[Python-ideas] PEP 484 (Type Hints) -- first draft round
abarnert at yahoo.com
Wed Jan 21 00:23:41 CET 2015
On Jan 20, 2015, at 14:57, Devin Jeanpierre <jeanpierreda at gmail.com> wrote:
> On Tue, Jan 20, 2015 at 3:06 AM, Steven D'Aprano <steve at pearwood.info> wrote:
>> On Tue, Jan 20, 2015 at 07:59:40PM +1300, Greg Ewing wrote:
>>> Stephen Hansen wrote:
>>>> Then you have decorators and
>>>> ... whatever you call that line? What's the difference?
>>> The difference is that the :: annotations would *not* be
>>> evaluated a run time. There's currently no way to get
>>> that with a decorator, or anything else in the language,
>>> short of abusing comments or string literals.
>>> Yet it's what you really want for static type checking.
>> Then I guess Python won't have static type checking.

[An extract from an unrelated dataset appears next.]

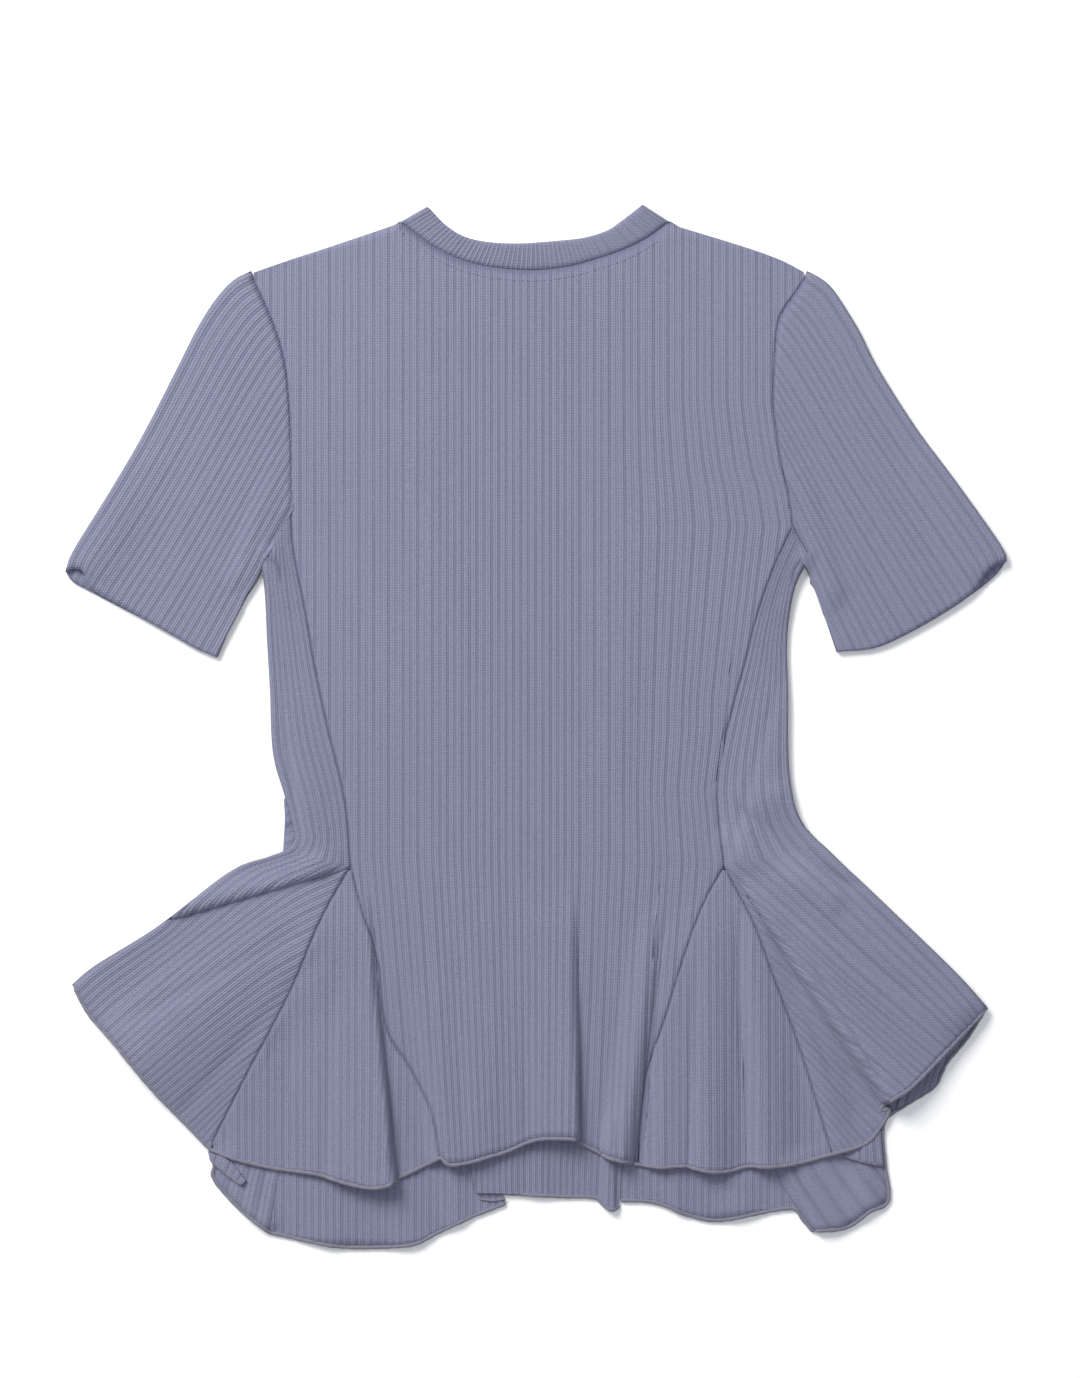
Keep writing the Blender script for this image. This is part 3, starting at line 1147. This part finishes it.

>> I think Guido has been very clear that he has little interest at this
>> stage (if ever) about introducing a Java/Pascal/Haskell style statically
>> typed compiler to Python.
> Fortunately, Greg wasn't suggesting that. You seem to be
> misunderstanding the phrase "static type checker". It means something
> that checks types, statically. Like mypy. Greg's complaints make sense
> in that context (and I agree with him.)
As I understand it (and please correct me if I'm wrong), Greg is making a very simple point:
If type annotations are only for static type checking, as done by something like MyPy, they, by definition, have no use at runtime. But annotations are about storing information with functions at runtime. So the proposal is inherently storing useless information at runtime. (And it's also preventing anyone else from storing useful information there, but that's not the main issue.)
But I think there's a hole in the premise. Python's key strength is good debug-ability and amazingly powerful introspection. (I mean Python's _two_ key strengths are...) Information that has no runtime meaning to the interpreter may still have meaning to the user who's debugging code, or interactively exploring it. The fact that inspect.signature returns the parameter and return types is useful information to that user, even if there really is nothing you can do with it programmatically.
You could ask why not just always use strings for the annotations. After all, MyPy obviously already has to be able to handle that, and to a human debugging the code and printing out the annotation there's no real difference. But the reason there is pretty obvious: the quotes are extra characters that get in the way of reading the function definition, and 90% of the time they're unnecessary. Think of being able to use a compile-time expression instead of an equivalent string as syntactic sugar--not necessary, but still nice.